• _GOAL OF THE EXERCISE_: Repeat the material exactly, every line of it.
## START TASK INPUT
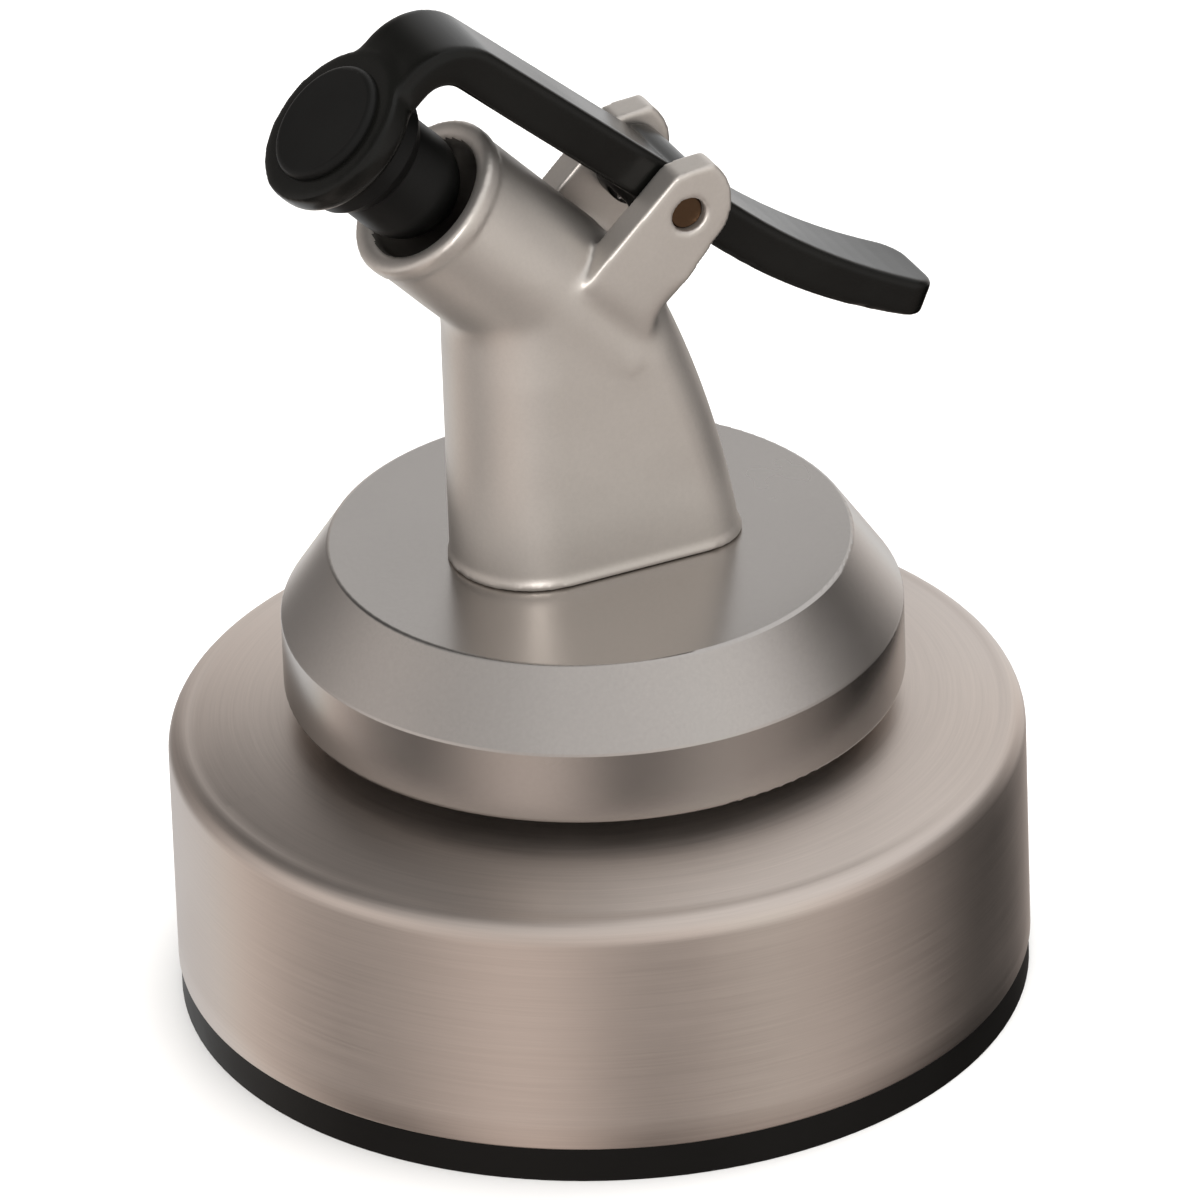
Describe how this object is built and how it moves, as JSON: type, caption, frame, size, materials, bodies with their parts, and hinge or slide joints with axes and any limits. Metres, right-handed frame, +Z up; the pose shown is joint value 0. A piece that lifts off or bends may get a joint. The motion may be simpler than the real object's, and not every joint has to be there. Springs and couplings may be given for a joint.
{
  "type": "lever pour spout lid",
  "caption": "Screw-on bottle lid with a bent open pour spout and a sprung black lever whose rubber stopper closes the spout's mouth.",
  "frame": {"origin": "centre of the cap's bottom rim, on the plane that it rests on", "axes": "+Z up along the cap's axis, the spout leans towards -X, the lever's thumb end points to +X, the hinge axis is parallel to Y"},
  "size_m": [0.042, 0.042, 0.0535],
  "materials": {
    "brushed_steel_shell": "circumferentially brushed stainless steel",
    "black_plastic": "moulded black polypropylene",
    "white_liner": "white foamed polyethylene",
    "black_rubber": "matte black rubber",
    "satin_silver": "satin silver-grey lacquer on a zinc casting",
    "clear_silicone": "translucent silicone",
    "plain_steel": "plain stainless steel",
    "bronze_pin": "dark bronzed steel",
    "spring_steel": "drawn spring wire",
    "satin_black": "satin black moulded plastic",
    "stopper_rubber": "matte black rubber"
  },
  "bodies": {
    "lid": {"cap_shell": "brushed_steel_shell", "inner_cap": "black_plastic", "cap_liner": "white_liner", "deck_gasket": "black_rubber", "base_disc": "satin_silver", "stem_seal": "clear_silicone", "stem_washer": "plain_steel", "stem_nut": "plain_steel", "spout_body": "satin_silver", "neck_seal": "clear_silicone", "clamp_plate": "plain_steel", "neck_screws": "plain_steel", "vent_tube": "plain_steel", "pivot_pin": "bronze_pin", "return_spring": "spring_steel"},
    "lever_arm": {"lever": "satin_black", "stopper": "stopper_rubber"}
  },
  "joints": [
    {"name": "lever_hinge", "type": "hinge", "parent": "lid", "child": "lever_arm", "pos_m": [0.00396, 0, 0.04256], "axis": [0, 1, 0], "range_deg": [0, 28], "stiffness_Nm_per_rad": 0.012, "springref_deg": -51.57, "deforming": ["return_spring"]}
  ]
}
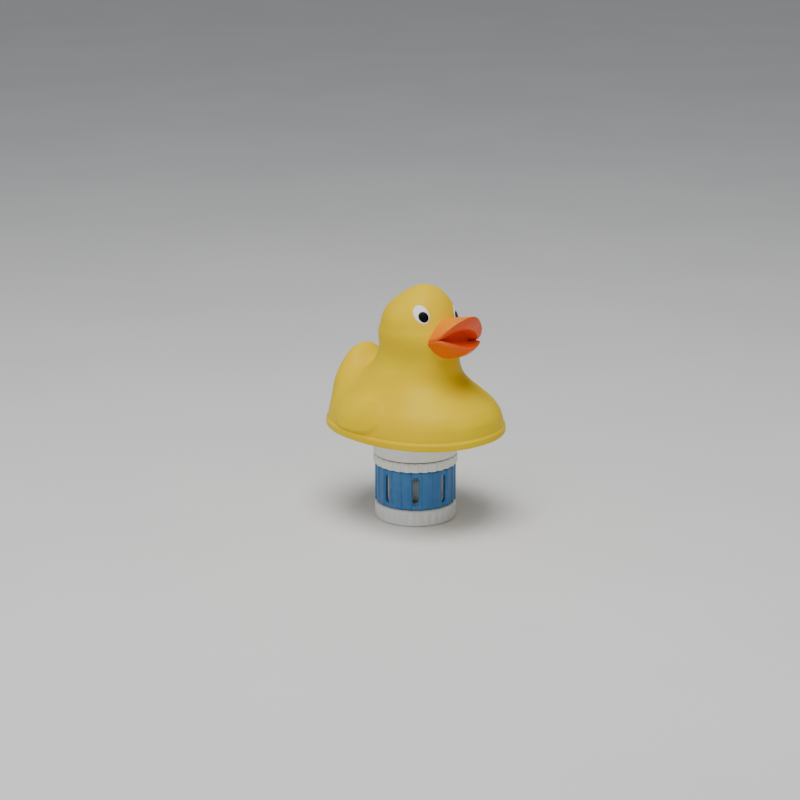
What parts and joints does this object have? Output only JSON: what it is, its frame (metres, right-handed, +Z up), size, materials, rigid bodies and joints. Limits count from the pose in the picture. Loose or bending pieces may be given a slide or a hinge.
## END TASK INPUT
• _RESULT_:
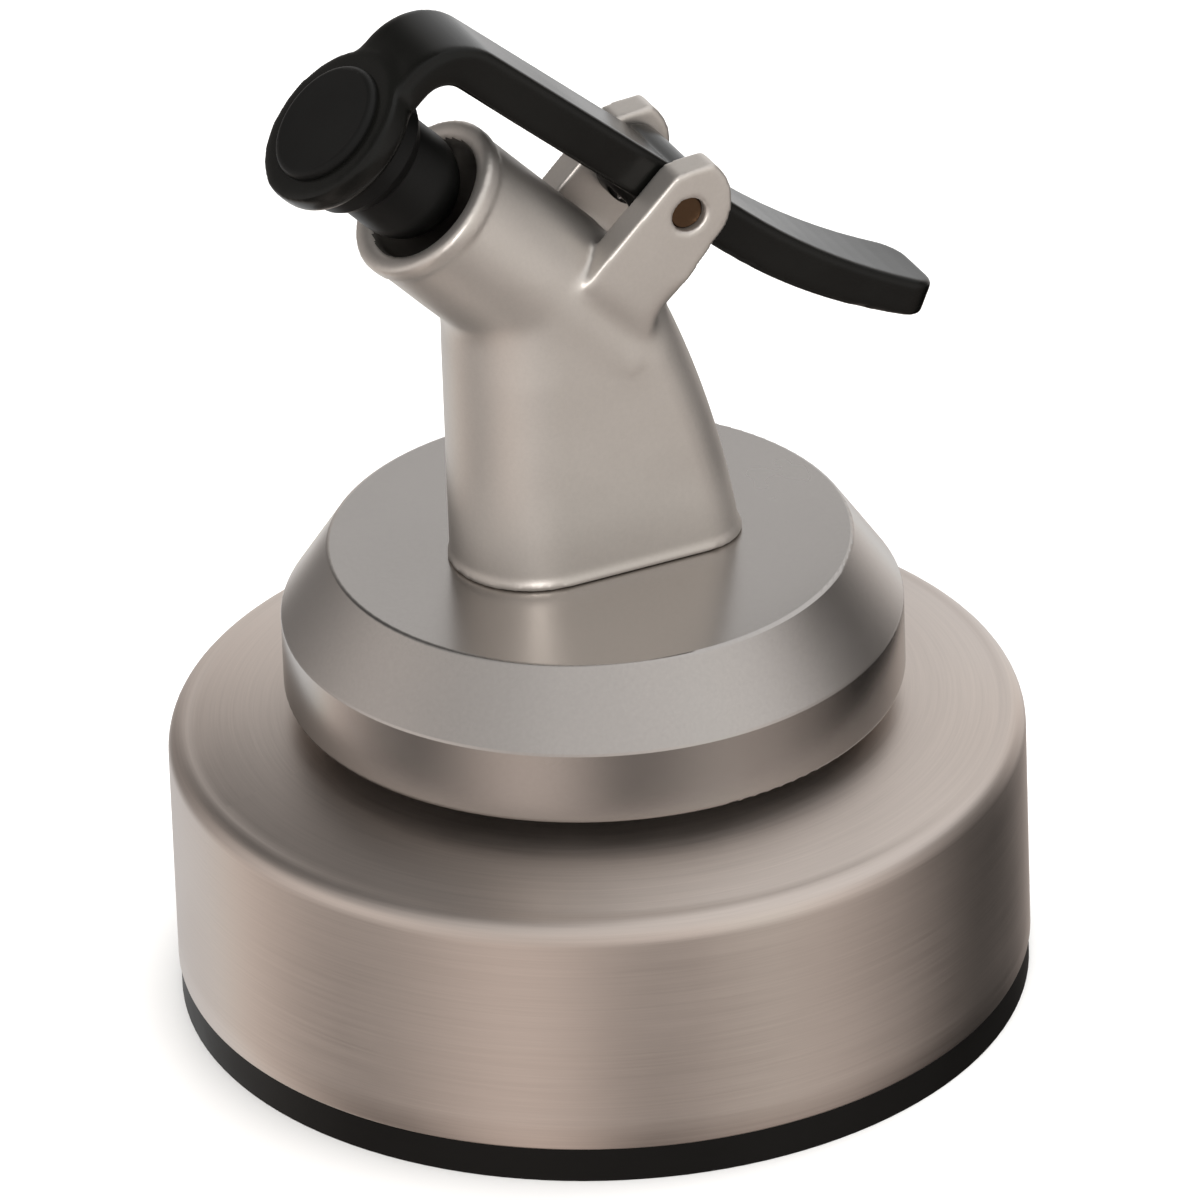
Describe how this object is built and how it moves, as JSON: type, caption, frame, size, materials, bodies with their parts, and hinge or slide joints with axes and any limits. Metres, right-handed frame, +Z up; the pose shown is joint value 0. A piece that lifts off or bends may get a joint. The motion may be simpler than the real object's, and not every joint has to be there. Springs and couplings may be given for a joint.
{
  "type": "lever pour spout lid",
  "caption": "Screw-on bottle lid with a bent open pour spout and a sprung black lever whose rubber stopper closes the spout's mouth.",
  "frame": {"origin": "centre of the cap's bottom rim, on the plane that it rests on", "axes": "+Z up along the cap's axis, the spout leans towards -X, the lever's thumb end points to +X, the hinge axis is parallel to Y"},
  "size_m": [0.042, 0.042, 0.0535],
  "materials": {
    "brushed_steel_shell": "circumferentially brushed stainless steel",
    "black_plastic": "moulded black polypropylene",
    "white_liner": "white foamed polyethylene",
    "black_rubber": "matte black rubber",
    "satin_silver": "satin silver-grey lacquer on a zinc casting",
    "clear_silicone": "translucent silicone",
    "plain_steel": "plain stainless steel",
    "bronze_pin": "dark bronzed steel",
    "spring_steel": "drawn spring wire",
    "satin_black": "satin black moulded plastic",
    "stopper_rubber": "matte black rubber"
  },
  "bodies": {
    "lid": {"cap_shell": "brushed_steel_shell", "inner_cap": "black_plastic", "cap_liner": "white_liner", "deck_gasket": "black_rubber", "base_disc": "satin_silver", "stem_seal": "clear_silicone", "stem_washer": "plain_steel", "stem_nut": "plain_steel", "spout_body": "satin_silver", "neck_seal": "clear_silicone", "clamp_plate": "plain_steel", "neck_screws": "plain_steel", "vent_tube": "plain_steel", "pivot_pin": "bronze_pin", "return_spring": "spring_steel"},
    "lever_arm": {"lever": "satin_black", "stopper": "stopper_rubber"}
  },
  "joints": [
    {"name": "lever_hinge", "type": "hinge", "parent": "lid", "child": "lever_arm", "pos_m": [0.00396, 0, 0.04256], "axis": [0, 1, 0], "range_deg": [0, 28], "stiffness_Nm_per_rad": 0.012, "springref_deg": -51.57, "deforming": ["return_spring"]}
  ]
}
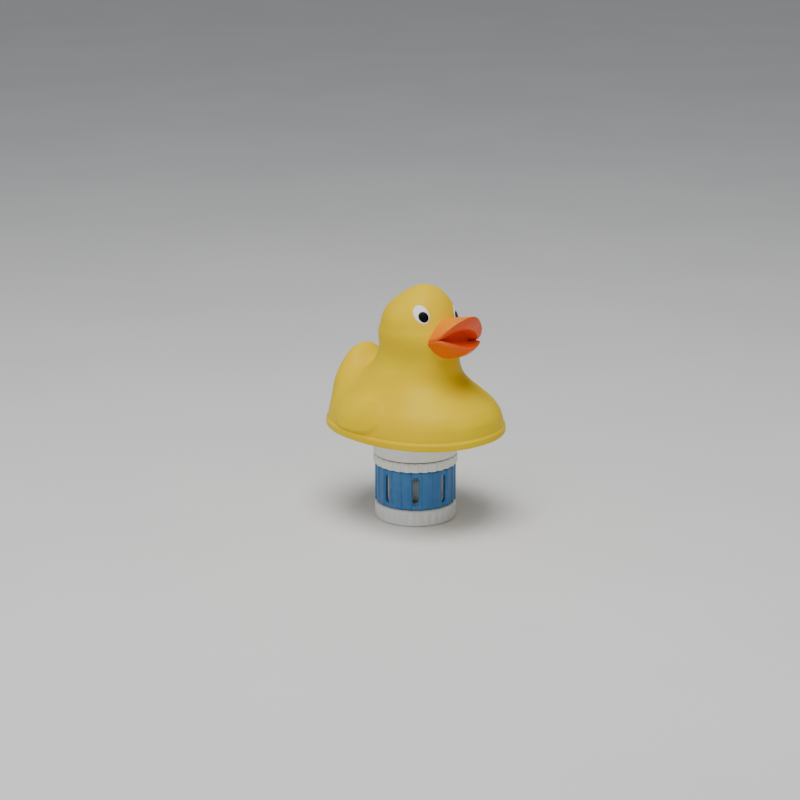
What parts and joints does this object have? Output only JSON: what it is, its frame (metres, right-handed, +Z up), size, materials, rigid bodies and joints. Limits count from the pose in the picture. Loose or bending pieces may be given a slide or a hinge.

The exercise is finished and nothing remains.